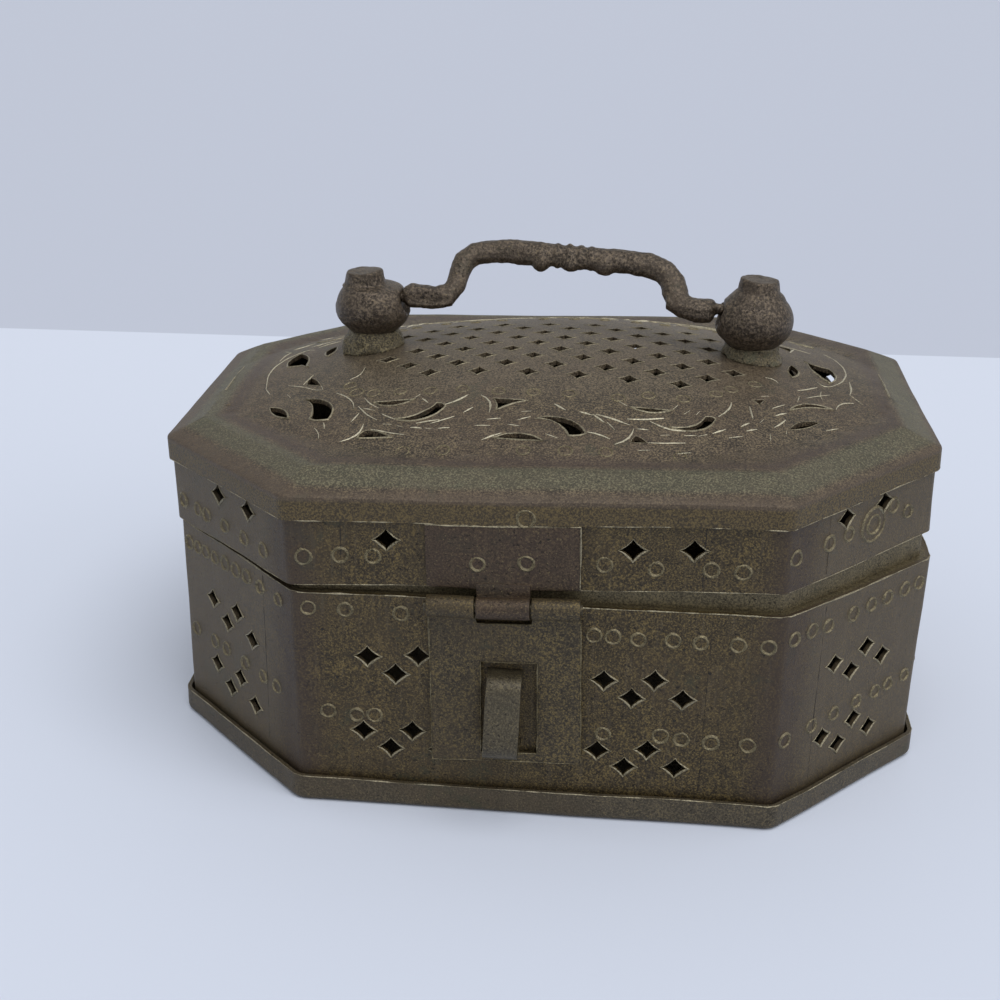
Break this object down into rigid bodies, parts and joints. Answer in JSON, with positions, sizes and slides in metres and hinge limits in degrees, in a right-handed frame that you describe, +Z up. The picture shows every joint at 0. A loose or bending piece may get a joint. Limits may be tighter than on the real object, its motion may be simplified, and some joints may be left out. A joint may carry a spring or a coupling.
{
  "type": "trinket box",
  "caption": "Eight-sided pierced brass trinket box with a hinged domed lid, a swinging bail handle on two knob posts and a slotted hasp over a staple.",
  "frame": {"origin": "middle of the base tray's underside, on the surface the box stands on", "axes": "+Z up, +X along the front towards the right end as seen from the front, -Y the front with the hasp"},
  "size_m": [0.143, 0.1184, 0.0888],
  "materials": {
    "sheet_brass": "aged, patinated",
    "lid_brass": "aged, patinated",
    "cast_brass": "aged, patinated",
    "solder_brass": "aged, patinated",
    "fitting_brass": "aged, patinated"
  },
  "bodies": {
    "box": {"base_tray": "sheet_brass", "body_wall": "sheet_brass", "body_lip": "sheet_brass", "hasp_staple": "fitting_brass", "left_hinge_body_leaf": "fitting_brass", "left_hinge_pin": "fitting_brass", "right_hinge_body_leaf": "fitting_brass", "right_hinge_pin": "fitting_brass"},
    "lid": {"lid_top": "lid_brass", "lid_skirt": "sheet_brass", "hasp_lid_leaf": "fitting_brass", "hasp_pin": "fitting_brass", "left_post": "cast_brass", "left_post_collar": "solder_brass", "left_post_washer": "fitting_brass", "left_hinge_lid_leaf": "fitting_brass", "right_post": "cast_brass", "right_post_collar": "solder_brass", "right_post_washer": "fitting_brass", "right_hinge_lid_leaf": "fitting_brass"},
    "hasp": {"hasp_flap": "fitting_brass"},
    "bail": {"bail_handle": "cast_brass"}
  },
  "joints": [
    {"name": "lid_open", "type": "hinge", "parent": "box", "child": "lid", "pos_m": [-0.00065, 0.05565, 0.04271], "axis": [-0.9994, 0, -0.0349], "range_deg": [0, 110]},
    {"name": "hasp_swing", "type": "hinge", "parent": "lid", "child": "hasp", "pos_m": [-0.00571, -0.0561, 0.04153], "axis": [-0.9994, 0, -0.0349], "range_deg": [0, 170]},
    {"name": "bail_swing", "type": "hinge", "parent": "lid", "child": "bail", "pos_m": [-0.00048, 0.0022, 0.07873], "axis": [0.999, -0.0436, 0.0139], "range_deg": [-65, 155]}
  ]
}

==============================

Goal: Quote each line above in full, word for word.

Worked solution:
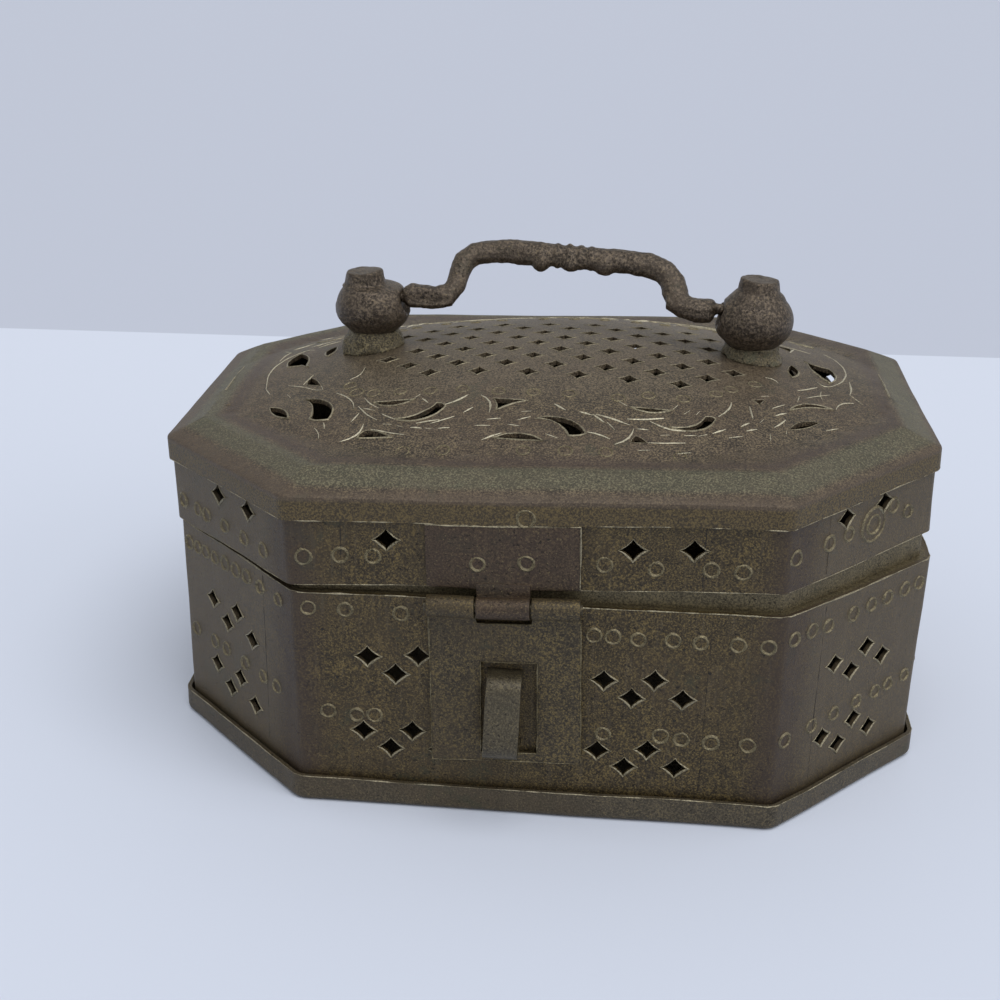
Break this object down into rigid bodies, parts and joints. Answer in JSON, with positions, sizes and slides in metres and hinge limits in degrees, in a right-handed frame that you describe, +Z up. The picture shows every joint at 0. A loose or bending piece may get a joint. Limits may be tighter than on the real object, its motion may be simplified, and some joints may be left out. A joint may carry a spring or a coupling.
{
  "type": "trinket box",
  "caption": "Eight-sided pierced brass trinket box with a hinged domed lid, a swinging bail handle on two knob posts and a slotted hasp over a staple.",
  "frame": {"origin": "middle of the base tray's underside, on the surface the box stands on", "axes": "+Z up, +X along the front towards the right end as seen from the front, -Y the front with the hasp"},
  "size_m": [0.143, 0.1184, 0.0888],
  "materials": {
    "sheet_brass": "aged, patinated",
    "lid_brass": "aged, patinated",
    "cast_brass": "aged, patinated",
    "solder_brass": "aged, patinated",
    "fitting_brass": "aged, patinated"
  },
  "bodies": {
    "box": {"base_tray": "sheet_brass", "body_wall": "sheet_brass", "body_lip": "sheet_brass", "hasp_staple": "fitting_brass", "left_hinge_body_leaf": "fitting_brass", "left_hinge_pin": "fitting_brass", "right_hinge_body_leaf": "fitting_brass", "right_hinge_pin": "fitting_brass"},
    "lid": {"lid_top": "lid_brass", "lid_skirt": "sheet_brass", "hasp_lid_leaf": "fitting_brass", "hasp_pin": "fitting_brass", "left_post": "cast_brass", "left_post_collar": "solder_brass", "left_post_washer": "fitting_brass", "left_hinge_lid_leaf": "fitting_brass", "right_post": "cast_brass", "right_post_collar": "solder_brass", "right_post_washer": "fitting_brass", "right_hinge_lid_leaf": "fitting_brass"},
    "hasp": {"hasp_flap": "fitting_brass"},
    "bail": {"bail_handle": "cast_brass"}
  },
  "joints": [
    {"name": "lid_open", "type": "hinge", "parent": "box", "child": "lid", "pos_m": [-0.00065, 0.05565, 0.04271], "axis": [-0.9994, 0, -0.0349], "range_deg": [0, 110]},
    {"name": "hasp_swing", "type": "hinge", "parent": "lid", "child": "hasp", "pos_m": [-0.00571, -0.0561, 0.04153], "axis": [-0.9994, 0, -0.0349], "range_deg": [0, 170]},
    {"name": "bail_swing", "type": "hinge", "parent": "lid", "child": "bail", "pos_m": [-0.00048, 0.0022, 0.07873], "axis": [0.999, -0.0436, 0.0139], "range_deg": [-65, 155]}
  ]
}